There are a plethora of potential customers/consumers. Do we agree on who will (or should) benefit from this? Are we in agreement on who’s most important to support and whose needs are less crucial?
- What are we creating?
Not just in the abstract, but in the highly specific details. Do we share a belief in what the best, specific thing that could come out of our efforts is? Would we put the same importance numbers next to the same priorities? Do we agree that we could ship without “A” but absolutely not without “B?”
- Do we have shared respect, trust, and empathy for one another?
When we feel like someone else isn’t holding up their end of the work, resentment festers. Is Arlan OK with Rand contributing only half her capacity in our project example above? Does Rand admire and cheer for Arlan’s progress, or does he envy her abilities and (knowingly or not), feel anger and fear as a result?
If you’re reading these questions and thinking “no one could ever agree on of these 100%!” you’re right. And that’s OK. We strive toward alignment, knowing that it won’t be perfectly achieved. The striving is what matters. The perfection doesn’t.
These questions also reveal a few powerful truths:
- In smaller groups, greater alignment is easier (two pizza teams?)
- Accepting that imperfect alignment is inevitable can make us more prepared for and more comfortable with disagreement
- Many times, we don’t ask these questions out loud… which can lead to us silently wondering, or worse, making assumptions
When I reflect on some of the best, most successful projects I worked on at Moz, I’m sad to say that we never openly asked each other these questions (at least, not formally). But I do recall the immense feeling (right or wrong) that we shared most of the answers. Perhaps that was just an assumption on my part, but, to some degree, it worked.

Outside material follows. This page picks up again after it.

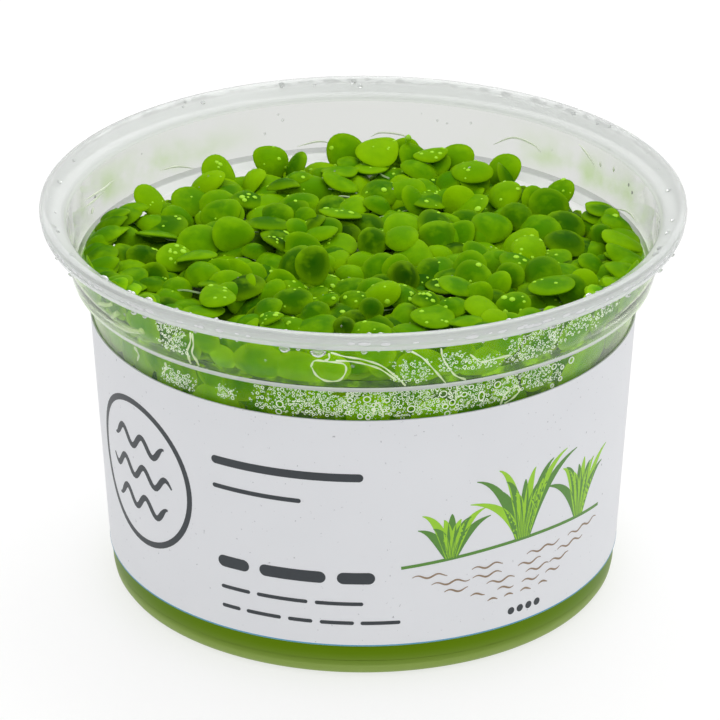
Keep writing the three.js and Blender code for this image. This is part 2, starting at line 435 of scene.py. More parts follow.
def wet_mass(name, greens, lumpiness, glow):
    """Packed fronds, roots and water, with a ramp of greens and a share of painted glow"""
    material, tree, shader = new_material(name)
    green = ramp(tree, noise(tree, 3.0, 5.0, 0.6), greens)
    lumps = bump(tree, noise(tree, 1.2, 3.0), lumpiness, 0.6)
    set_inputs(tree, shader, {**painted_glow(green, glow), "Roughness": 0.25, "IOR": 1.22, "Normal": lumps})
    return material


def label_film():
    """Satin white film with a few faint specks"""
    material, tree, shader = new_material("label film")
    specks = ramp(tree, noise(tree, 0.5, 2.0), [(0.22, (0.45, 0.45, 0.47)), (0.29, (1, 1, 1))])
    cloud = blended(tree, noise(tree, 9.0), (0.8, 0.81, 0.845), (0.84, 0.85, 0.88))
    fine = bump(tree, noise(tree, 0.4, 4.0), 0.15, 0.03)
    set_inputs(tree, shader, {"Base Color": tinted(tree, cloud, specks), "Roughness": 0.42, "Normal": fine})
    let_light_through(tree, shader, 0.16, {"Color": (0.9, 0.9, 0.9, 1)})
    return material


def ink(name, colour):
    """Printed colour with a slight mottle"""
    material, tree, shader = new_material(name)
    faded = tuple(min(1, part * 1.25 + 0.004) for part in colour)
    mottled = blended(tree, noise(tree, 0.6, 3.0), colour, faded)
    set_inputs(tree, shader, {"Base Color": mottled, "Roughness": 0.45})
    return material


def water(name, colour, clearness, roughness, glow=0.0):
    """Drops, bubbles and other wet or pale marks, glow being a painted glow that stands in for the light that
    gathers in them
    """
    material, tree, shader = new_material(name)
    dimple = bump(tree, noise(tree, 0.5), 0.2, 0.03)
    values = {**painted_glow((*colour, 1), glow), "Roughness": roughness, "IOR": 1.33}
    set_inputs(tree, shader, {**values, "Transmission Weight": clearness, "Normal": dimple})
    return material


def thin_root(name, first, second, glow=0.0):
    """Thin wet roots and stems, mottled with two colours, with a share of painted glow"""
    material, tree, shader = new_material(name)
    colour = blended(tree, noise(tree, 2.5), first, second)
    set_inputs(tree, shader, {**painted_glow(colour, glow), "Roughness": 0.22, "Transmission Weight": 0.05})
    return material


def floor_paint():
    """Pale matt floor with a glow of its own"""
    material, tree, shader = new_material("studio floor")
    shade = blended(tree, noise(tree, 60.0), (0.25, 0.25, 0.25), (0.27, 0.27, 0.27))
    glow = {"Emission Color": (1, 1, 1, 1), "Emission Strength": 0.7}
    set_inputs(tree, shader, {"Base Color": shade, "Roughness": 0.7, **glow})
    return material


LEAF_STOPS = [
    (0.0, (0.01, 0.065, 0.001)), (0.2, (0.035, 0.17, 0.001)), (0.55, (0.11, 0.35, 0.001)),
    (0.85, (0.22, 0.5, 0.001)), (1.0, (0.36, 0.66, 0.002)),
]
# Lighter greens for fronds behind the wall: painted light against the shade there
WALL_PAINTED_LIGHT_STOPS = [
    (0.0, (0.035, 0.18, 0.001)), (0.3, (0.12, 0.42, 0.001)), (0.7, (0.31, 0.72, 0.001)),
    (1.0, (0.52, 0.95, 0.002)),
]
MASS_STOPS = [(0.3, (0.015, 0.026, 0.002)), (0.5, (0.045, 0.1, 0.003)), (0.7, (0.12, 0.25, 0.004))]
# Lighter greens for the mass's fringe at the wall: painted light against the shade there
FRINGE_PAINTED_LIGHT_STOPS = [(0.35, (0.06, 0.13, 0.03)), (0.5, (0.13, 0.3, 0.02)), (0.65, (0.4, 0.8, 0.005))]
PATCH_GREEN, UNDERSIDE_GREEN = (0.3, 0.6, 0.001), (0.3, 0.5, 0.04)
WET_PLASTIC, DRY_PLASTIC = (0.99, 1.0, 0.97), (0.69, 0.7, 0.68)
WET_RIM, DRY_RIM = (0.85, 0.88, 0.865), (0.87, 0.89, 0.88)
# The foot's green, and its lighter colour near the table, which is painted floor light
DEEP_FOOT, FOOT_PAINTED_FLOOR_LIGHT = (0.13, 0.24, 0.002), (0.24, 0.34, 0.07)
# Colour and lost clearness of the painted sheen
PAINTED_SHEEN_COLOUR, PAINTED_SHEEN_SHARE = (0.4, 0.68, 0.08), 0.36
SMEAR_COLOUR = (0.5, 0.62, 0.36)
CLEAR = clear_plastic("clear tub wall", WET_PLASTIC, DRY_PLASTIC, roughness=0.03, clearness=1.0, ripple=0.08,
                      gloss=(0.1, 0.1, 0.1), ior=1.4)
FROSTED = clear_plastic("milky tub rim", WET_RIM, DRY_RIM, roughness=0.2, clearness=0.5, ripple=0.15)
FOOT = clear_plastic("tub foot", DEEP_FOOT, FOOT_PAINTED_FLOOR_LIGHT, roughness=0.4, clearness=0.2, ripple=0.1,
                     gloss=(0.15, 0.15, 0.15), ior=1.2)
LEAF = leaf("duckweed frond", LEAF_STOPS, roughness=0.4, rim_light_green=(0.33, 0.6, 0.001),
            dark_spots=(0.62, 0.74, 0.6), spread=0.5, glow=0.0)
# Painted light: a lighter copy of the frond look, with a glow, for fronds behind the wall
WALL_LEAF_PAINTED_LIGHT = leaf("duckweed at the wall, painted lighter", WALL_PAINTED_LIGHT_STOPS, roughness=0.3, rim_light_green=(0.68, 1.0, 0.01),
                 dark_spots=(0.25, 0.5, 0.2), spread=0.7, glow=0.12)
MASS = wet_mass("wet packed duckweed", MASS_STOPS, lumpiness=0.8, glow=0.0)
# Painted light: a lighter copy of the mass, with a glow
FRINGE_PAINTED_LIGHT = wet_mass("wet fringe, painted lighter", FRINGE_PAINTED_LIGHT_STOPS, lumpiness=0.3, glow=0.12)
# Painted reflection: a flat pale grey for the bright wall mirrored in the water at the back
PAINTED_REFLECTION_POOL = water("strip of water, painted reflection", (0.4, 0.43, 0.36), clearness=0.0, roughness=0.4)
FILM = label_film()
DARK_INK = ink("dark ink", (0.018, 0.024, 0.03))
GREEN_INK = ink("green ink", (0.07, 0.2, 0.02))
BLUE_INK = ink("blue ink", (0.06, 0.26, 0.4))
LIME_INK = ink("lime ink", (0.25, 0.5, 0.01))
BROWN_INK = ink("brown ink", (0.22, 0.15, 0.09))
# Opaque lighter green beads: painted light, for the light that clear drops gather on the fronds
BEAD_PAINTED_LIGHT = water("water bead, painted light", (0.33, 0.66, 0.004), clearness=0.0, roughness=0.35)
DROP = water("water drop", (0.97, 0.98, 0.98), clearness=0.85, roughness=0.02)
# The foam gives off a share of its colour: painted glow that keeps it bright behind the wall
FOAM = water("foam bubble", (0.93, 1.0, 0.84), clearness=0.0, roughness=0.1, glow=0.24)
MILKY_DROP = water("drop on the rim", (0.9, 0.91, 0.92), clearness=0.3, roughness=0.1)
# The roots give off a share of their colour: painted glow
ROOT = thin_root("wet root", (0.78, 0.92, 0.5), (0.94, 0.98, 0.82), glow=0.15)
STEM = thin_root("stem in the pond", (0.2, 0.45, 0.02), (0.5, 0.55, 0.4))
STRAND = thin_root("thick strand", (0.42, 0.78, 0.06), (0.72, 0.92, 0.36))
STREAK = water("streak on the wall", (0.84, 0.9, 0.74), clearness=0.0, roughness=0.5)
STALK_GREEN = thin_root("green stalk", (0.22, 0.55, 0.003), (0.36, 0.68, 0.005))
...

#2: What Brings People Into Alignment, and What Pushes Them Apart?
I don’t know that I’ve been exposed to the full range of alignment levels in my career. But I do know that I’ve seen a lot of variance. Common threads bind together those experiences, and when I’ve tried to optimize this (since hearing Dharmesh’s talk), here’s what I’ve noticed:
- First trust, then alignment – in most groups (though not all), there’s a high degree of initially assuming questionable intent that fades after a (variable, depending on the person) time. Stereotyping happens here, too. For a white dude, founder in his late 30s with a degree of (historic) prominence and power in an organization, I found that some teams and people assumed I’d be a power-hoarder, that I’d distrust ideas that weren’t my own, and that I’d have sexist, racist, and/or ageist tendencies. I had to consciously fight against those, sometimes for long periods, to win that trust. And I know that with some people, I never succeeded.
- Values > Goals for some people, Goals > Values for others – I’ve worked with two kinds of people; those for whom a commitment to shared values (agreement on these things) could trump disagreement on many of the questions above (i.e. we may disagree on the what, but we share the why, and that’s good enough for me). And those for whom goals alignment outweighed values (i.e. we may be at opposite ends of the ethical/social good/political spectrum, but we share a product plan). Since I’m in the former group, I struggled to make things work with those in the latter group personally, but know folks who did reasonably well with it.
- Psychological Safety – the science of dozens of studies all point to the same conclusion, and my experiences matches. To quote Amy Edmondson “(successful teams have) shared belief held by members that the team is safe for interpersonal risk-taking. (There is) ‘a sense of confidence that the team will not embarrass, reject or punish someone for speaking up.”
These are investments teams big and small can make, and if it can multiply the output of a group of people, without costing money or adding friction, we’d be somewhat insane to ignore it.
#3: Why Emotional Buy-In Matters, and Why “Disagree and Commit” Fails
The last element I’ve been reflecting on is the peculiar alchemy that happens when a group shares more than just the answers to the questions above, but a tangible, vivid enthusiasm for the what and the why. My final project at Moz (one to which I’m still contributing after my departure and at least until public launch) has a pervasive, unquenchable element of this binding the team together. The whole feels like more than the sum of its parts. Difficult problems feel surprisingly surmountable. People volunteer to take on more than they can chew, at a speed that’s faster than other projects, and somehow they pull it off.
I think harnessing that emotional buy-in is something every team should strive for, and early-stage companies doubly so. If you’re not truly excited about the work, in the way you might get excited about other big, potentially wonderful parts of your life, it’s hard to have the same impact. Perhaps, in the mathematics of the vector model, emotional excitement serves as a multiplier.
Conversely, I heard the phrase “we can disagree in this room, but once we leave, we need to all commit 100% to the group’s (or the CEO’s) decision.” When I was CEO, it frustrated me deeply that this was never truly possible. When people “disagreed and committed” it was never with the enthusiasm and focused force that “agreed wholeheartedly and committed ecstatically” carried. When I became an individual contributor, and disagreed myself, I discovered exactly what it felt like to be in their shoes, and I, too, couldn’t (even when intellectually and for the sake of my stock’s performance I wanted to) unleash the full force of my efforts.
Disagree-and-commit sounds rational. But it never, in my experience, achieves the same magnitude in the vectors of people who leave the room after “disagreeing and committing.”
My takeaway is to work hard in the future to: A) find people who agree B) find missions/visions/projects on which we agree C) highlight the agreements and D) consider whether those whose disagreement is at a fundamental level (i.e. I don’t think we should create this) vs. surface level (i.e. I don’t think we should use this provider, but we can always swap to their competitor if it doesn’t work) are the right ones for the bus.
And yeah, I am still trying to reconcile this with a contradicting concept in which I also deeply believe: that a group without disagreement (or in which people are afraid or unwilling to disagree) is a dangerous thing.
Thanks to Dharmesh for sharing this and to Elon for the original idea. Whether in a team of two people or two hundred, it’s served me wonderfully as a way to evaluate team cohesion and potential.